The EV charging network is still not as widespread as the conventional gas station network, and availability in remote areas can limit your travel plans. Or, imagine you hit a charging station and it's not functional! On the bright side, EV tech is progressing in leaps and bounds, and there are cars that can go more than 400 miles on a single charge already, meaning range anxiety could become a thing of the past very soon.

Owning An EV Charging Station Is Much Different from Owning a Gas Station

On a slightly different yet related note, owning and operating a gas station may not be the most profitable business, but it is a business, nevertheless. As the automotive industry shifts towards electrification, it may seem like the perfect time to cash into the EV charging station industry, but investing in one as a business opportunity is a very different affair.
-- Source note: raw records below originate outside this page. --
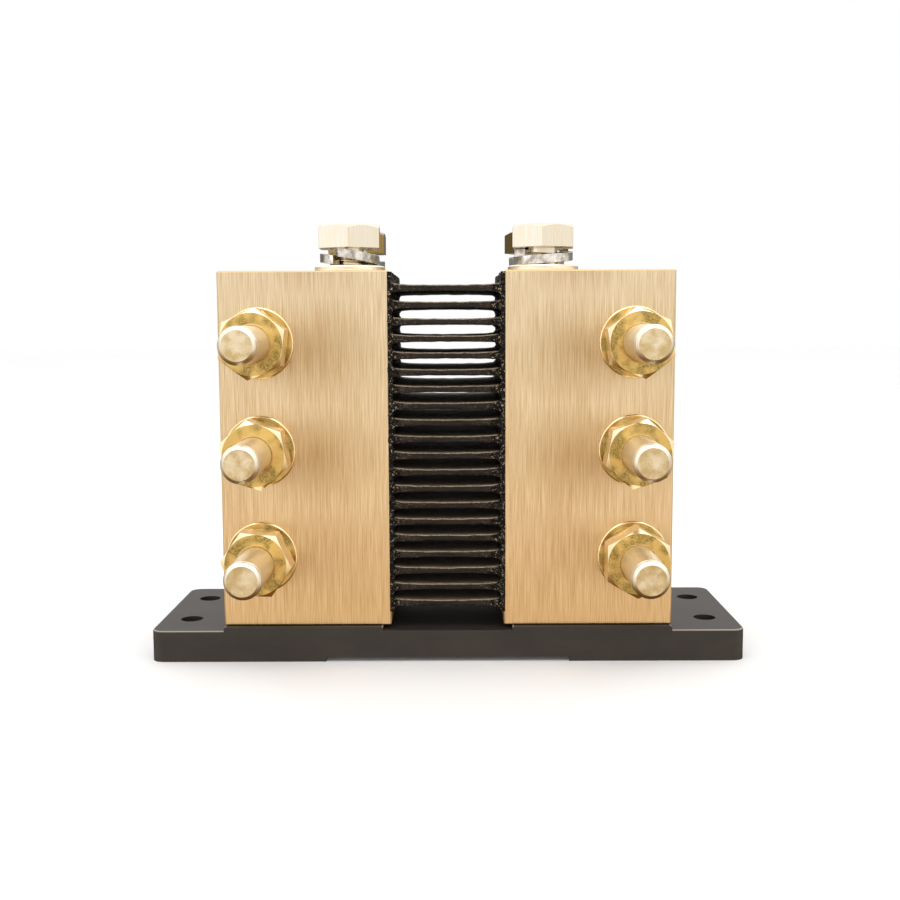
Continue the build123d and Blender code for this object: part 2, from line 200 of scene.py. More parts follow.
# ---------------------------------------------------------------- materials
def brushed_brass(finish):
    """Rolled brass bar, its faces brushed along the height and the top and bottom across.

    The eye sees fine streaks, a painted sheen that draws the brass paler towards the top, painted
    shadow and reflection of the nuts that darken the brass beside them, painted shade on the top and
    bottom chamfers, and a ragged edge of black paint beside the strips. Real brush lines are under a
    tenth of a millimetre apart, too fine to show, so they are drawn a fifth of a millimetre apart."""
    material, tree, output = start_material("brushed_brass_bar")
    coordinates = add_node(tree, "ShaderNodeTexCoord")
    place = coordinates.outputs["Object"]
    normal = add_node(tree, "ShaderNodeSeparateXYZ", inputs={"Vector": coordinates.outputs["Normal"]})
    flat_end = combine(tree, "GREATER_THAN", combine(tree, "ABSOLUTE", normal.outputs["Z"]), 0.9)
    across, along = finish.grain_width, finish.grain_length
    upright = pattern(tree, place, (across, across, along), detail=4.0, rough=0.65)
    lying = pattern(tree, place, (along, across, along), detail=4.0, rough=0.65)
    grain = add_node(tree, "ShaderNodeMix", inputs={0: flat_end, 2: upright, 3: lying}).outputs[0]
    coarse = pattern(tree, place, (3 * across, 3 * across, 2 * along), detail=2.0)
    cloud = pattern(tree, place, (18 * MM, 18 * MM, 26 * MM), detail=2.0, rough=0.5)

    spot = add_node(tree, "ShaderNodeSeparateXYZ", inputs={"Vector": place})
    # Painted sheen: the brass is drawn paler towards the top, where the light falls, and deeper gold at the
    # foot.
    height = remap(tree, spot.outputs["Z"], BLOCK_LOW.z, BLOCK_HIGH.z)
    body = blend_colours(tree, height, rgba(finish.shaded_foot_colour), rgba(finish.sheen_top_colour))
    streak = rgba(finish.streak_colour)
    streaked = blend_colours(tree, remap(tree, grain, 0.36, 0.66, 0.0, 1.0), body, streak, "MULTIPLY")
    banded = blend_colours(tree, remap(tree, coarse, 0.35, 0.7, 0.0, 0.3), streaked, streak, "MULTIPLY")
    toned = blend_colours(tree, remap(tree, cloud, 0.35, 0.7, 0.0, 0.12), banded, streak, "MULTIPLY")
    # Painted shade: the chamfers along the top and bottom edges are drawn darker than the faces.
    upward = combine(tree, "ABSOLUTE", normal.outputs["Z"])
    edge = combine(tree, "MULTIPLY", combine(tree, "GREATER_THAN", upward, 0.2),
                   combine(tree, "LESS_THAN", upward, 0.9))
    # Painted shadow and reflection of the nuts: the brass is drawn darker on the inner side of each nut. The
    # patches repeat at the bolts' pitch.
    lowest = bolt_place("right", "bottom").translation.z
    half_pitch = (bolt_place("right", "top").translation.z - lowest) / 4
    sag = 2 * MM
    beside = combine(tree, "SUBTRACT", combine(tree, "ABSOLUTE", spot.outputs["X"]), finish.nut_shade_place)
    above_patch = combine(tree, "SUBTRACT", spot.outputs["Z"], lowest - sag)
    between = combine(tree, "PINGPONG", above_patch, half_pitch)
    apart = combine(tree, "SQRT", combine(tree, "ADD", combine(tree, "MULTIPLY", beside, beside),
                                          combine(tree, "MULTIPLY", between, between)))
    wide = combine(tree, "ADD", apart, combine(tree, "MULTIPLY", cloud, 6 * MM))
    by_height = remap(tree, spot.outputs["Z"], lowest, lowest + 20 * MM, 0.3, 1.0)
    painted_nut_shade = combine(tree, "MULTIPLY", remap(tree, wide, 20 * MM, 2 * MM),
                    combine(tree, "MULTIPLY", by_height, finish.dulled))
    nut_shaded = blend_colours(tree, painted_nut_shade, toned, rgba(finish.nut_shade_colour), "MULTIPLY")
    # Painted shade on the chamfers, laid over the brass.
    broken = blend_colours(tree, edge, nut_shaded, rgba(finish.edge_lighting_colour))
    metal = add_node(tree, "ShaderNodeBsdfPrincipled", inputs={
        "Base Color": broken,
        "Metallic": 1.0,
        "Roughness": remap(tree, grain, 0.3, 0.7, 0.34, 0.44),
        "Anisotropic": 0.6,
        "Normal": relief(tree, grain, 0.03 * MM, 0.4),
    }).outputs["BSDF"]

    # Paint from the brazed joint laps the faces that meet it.
    from_middle = combine(tree, "ABSOLUTE", spot.outputs["X"])
    ragged = pattern(tree, place, (0.6 * MM, 0.6 * MM, 1.1 * MM), detail=3.0, rough=0.7)
    reach = combine(tree, "ADD", INNER_FACE - 0.2 * MM, combine(tree, "MULTIPLY", ragged, finish.paint_lap))
    inside = combine(tree, "LESS_THAN", from_middle, reach)
    above_foot = combine(tree, "GREATER_THAN", spot.outputs["Z"], BRAZE_LOW.z)
    paint = add_node(tree, "ShaderNodeBsdfPrincipled", inputs={
        "Base Color": rgba(finish.lap_colour),
        "Roughness": 0.5,
        "Specular IOR Level": 0.2,
    }).outputs["BSDF"]
    mixed = add_node(tree, "ShaderNodeMixShader", inputs={
        0: combine(tree, "MULTIPLY", inside, above_foot),
        1: metal,
        2: paint,
    })
    tree.links.new(mixed.outputs[0], output.inputs["Surface"])
    return material


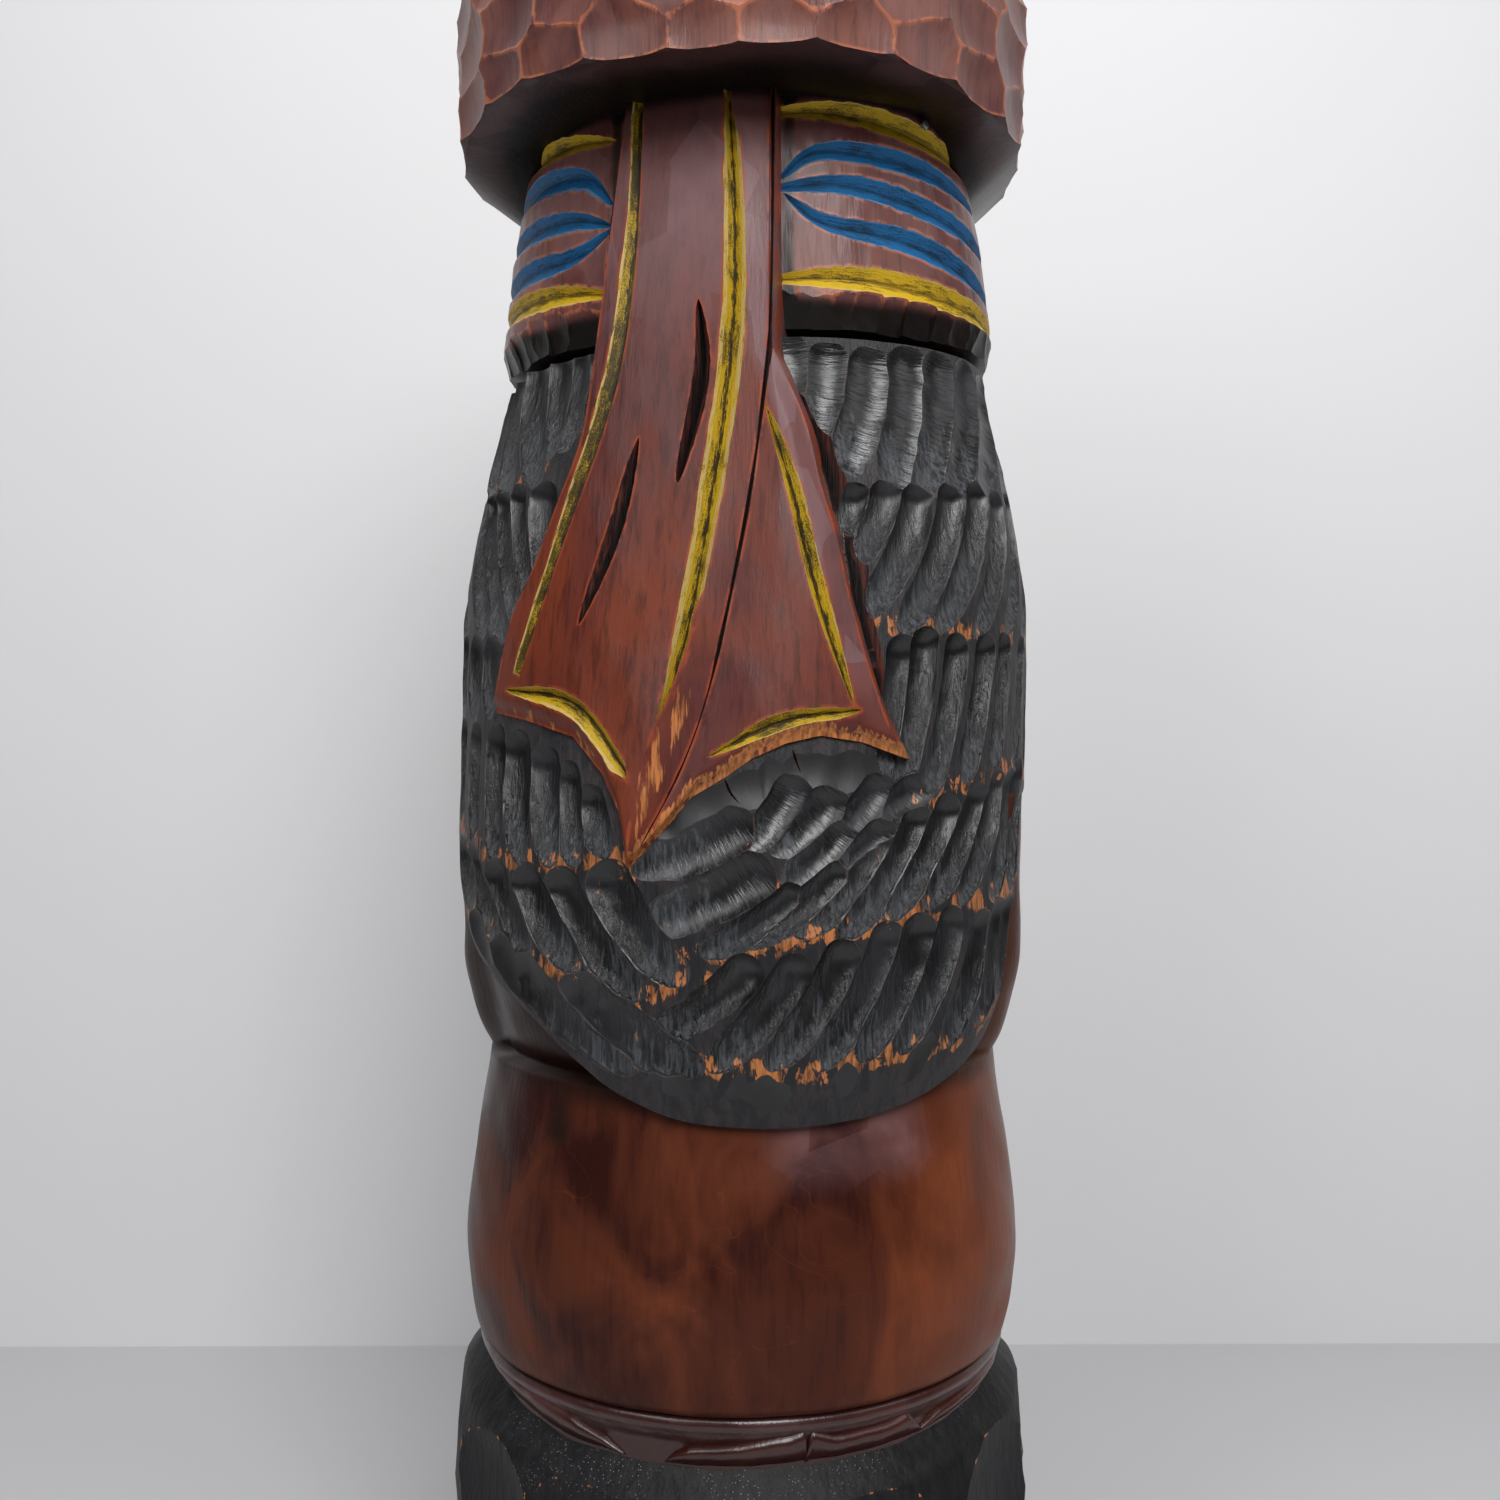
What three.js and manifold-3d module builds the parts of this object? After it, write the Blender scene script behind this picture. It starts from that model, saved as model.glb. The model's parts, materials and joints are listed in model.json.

Regulations around them are changing every day and even though the EV market is growing at a very fast pace, people's EV charging habits are much different than their refueling habits.


any people charge at home or at work, and the reduced cost of electricity means margins are even smaller than those you would get by owning a gas station. No one can say for sure what the industry will look like a few years from now, but you might want to consider your options carefully before dipping your toes, and your hard-earned dollars, in this line of work.